Eight years ago, a handful of pipefitters raised a critical safety problem. Their bosses at the Hanford nuclear weapons facility ordered them to install and then test inadequate valves in pipes intended to carry high-level radioactive waste. The pipefitters cited worker and public health concerns when refusing to obey orders, but were again told to comply -- with an added threat of termination if they did not do so. They stood their ground and lost their jobs, setting off an eight-year battle for vindication.

That exoneration occurred on September 2, 2005. A unanimous Washington state jury submitted its findings after an extraordinary, unprecedented six-week trial. It awarded eleven workers nearly $5 million in back pay and damages. The Department of Energy (DOE) contractor Fluor Federal Services, which had unceremoniously dumped the workers, was stunned. It had spent more than an estimated $3 million of U.S. taxpayer dollars in corporate legal fees to keep the case from reaching the courthouse.

Those who attended the trial were not surprised by the verdict. While a dozen corporate lawyers challenged and objected as the evidence of illegal reprisal and open hostility toward whistleblowers mounted, one lone attorney for the workers demolished the defenses of the contractor, along with the credibility of its bosses and other witnesses. By the end of the trial, the verdict seemed to be almost a foregone conclusion, although the level of damages awarded was a pleasant surprise to the workers and their public interest supporters.

There were other less dramatic victories along the way toward the ultimate jury decision. Years earlier, DOE had agreed that the workers were right not to install the inadequate, dangerous valves. It had even ordered its government contractor to reinstate the workers, which the company did temporarily until it manufactured another excuse to fire them.

The workers had even offered to mediate their differences through a special council for whistleblower concerns. Fluor opted for scorched-earth legal warfare. DOE backed up its contractor with a blank check on legal costs. In doing so, the department had not counted on growing unease in Congress as members saw the price tag mushroom.

Seven weeks before the jury delivered the pipefitters’ absolution, Congress stripped the DOE of much of its authority to pay the legal bills of its contractors against whistleblower lawsuits. The experiences and story of these whistleblowers played a pivotal role in prompting congressional action.

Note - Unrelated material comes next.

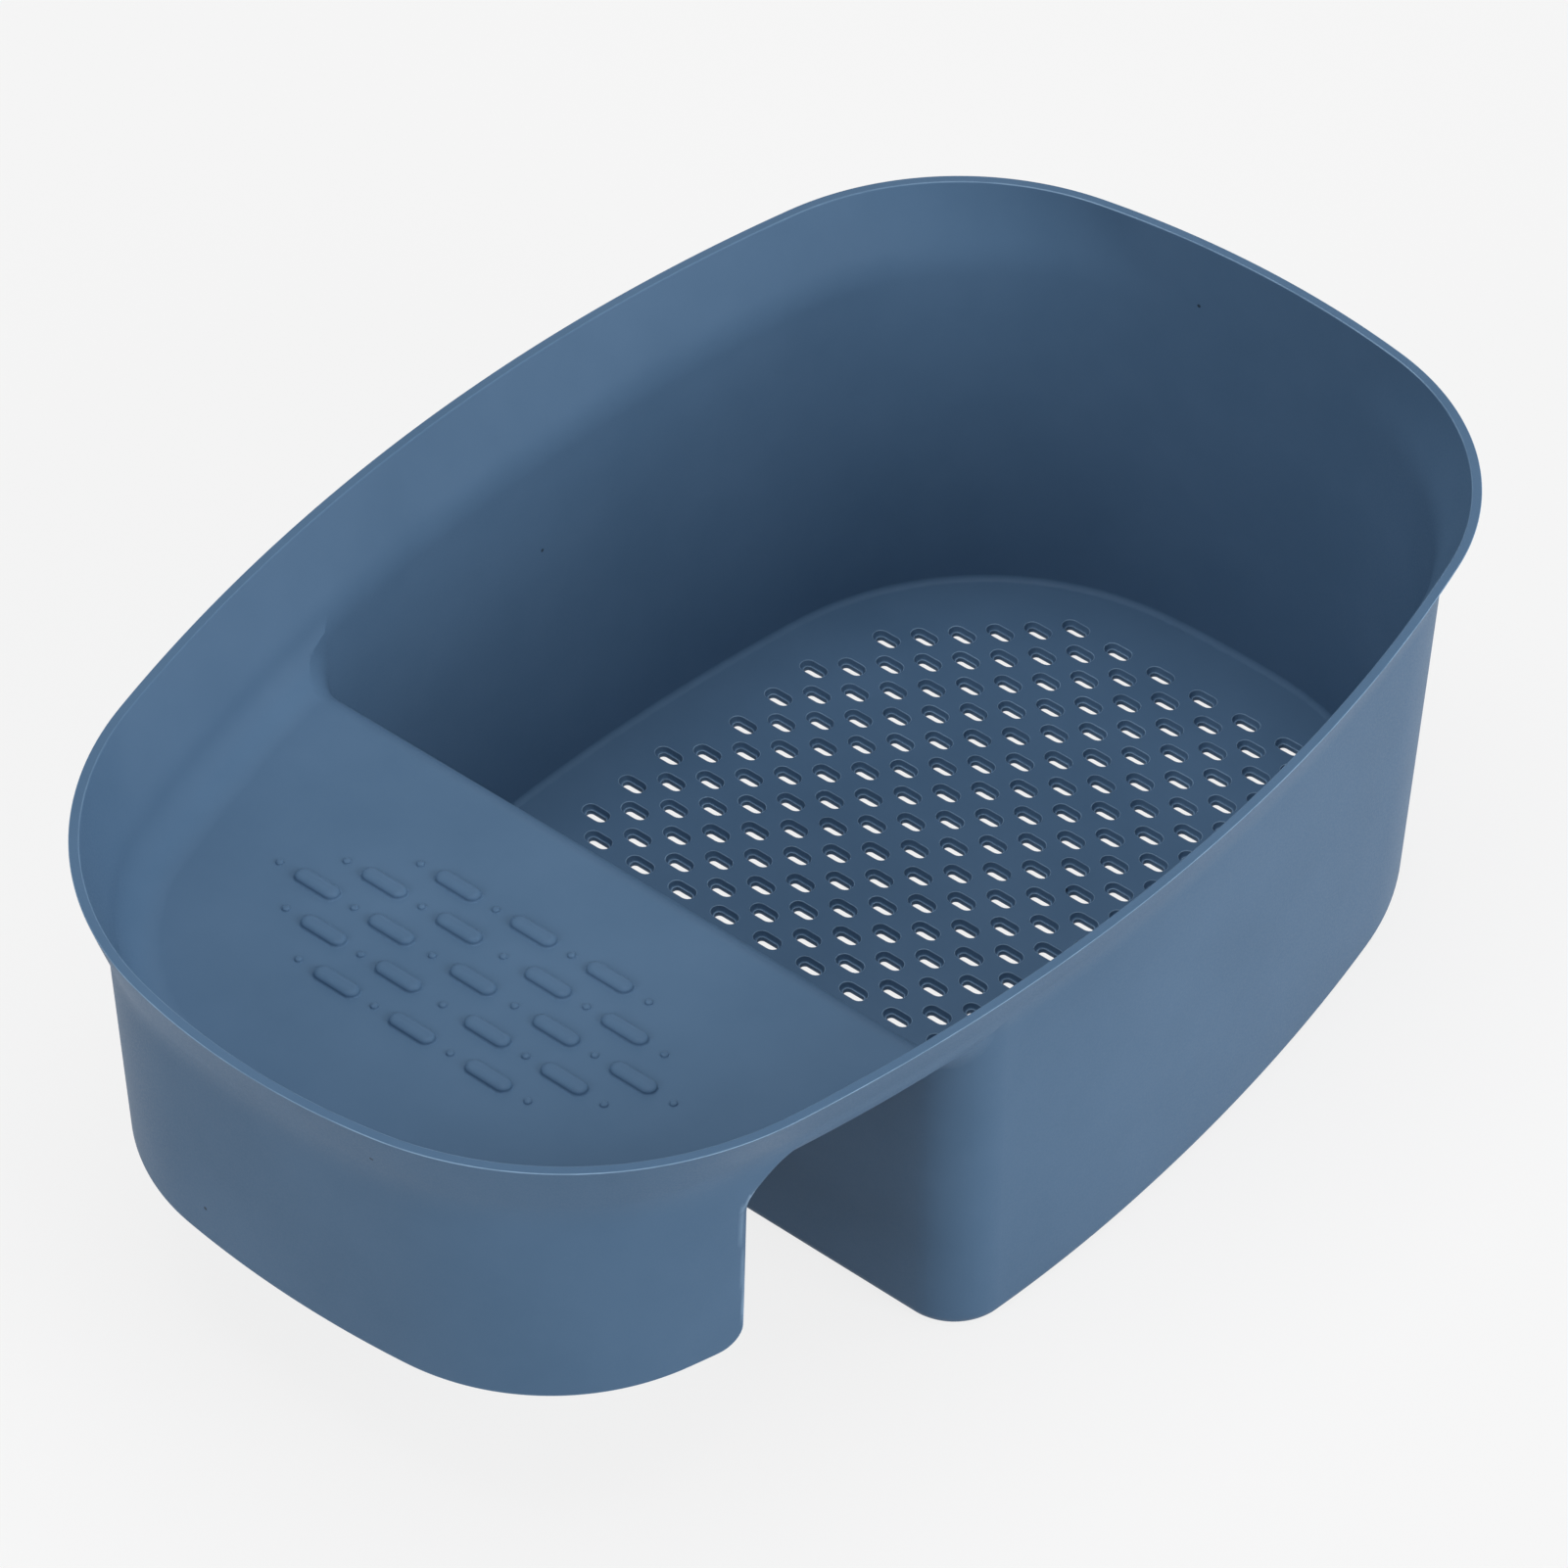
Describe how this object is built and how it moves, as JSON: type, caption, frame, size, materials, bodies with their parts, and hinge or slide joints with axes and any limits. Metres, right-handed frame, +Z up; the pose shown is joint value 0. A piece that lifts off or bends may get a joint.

The pipefitters’ refusal to be responsible for possible injury or death to other workers, as well as their fierce determination to have their day in court, has changed the legal rules for whistleblowers nationwide. No longer can major contractors rely on the bottomless pit of the federal treasury to fund their vindictiveness.

As for the federal government -- this is the time to stand up for the workers who refuse to remain silent in the face of public safety, instead of greasing the palms of corporate lawyers. In fact, companies that put production quotas above human life require punishment, not financial reward and unlimited legal fees.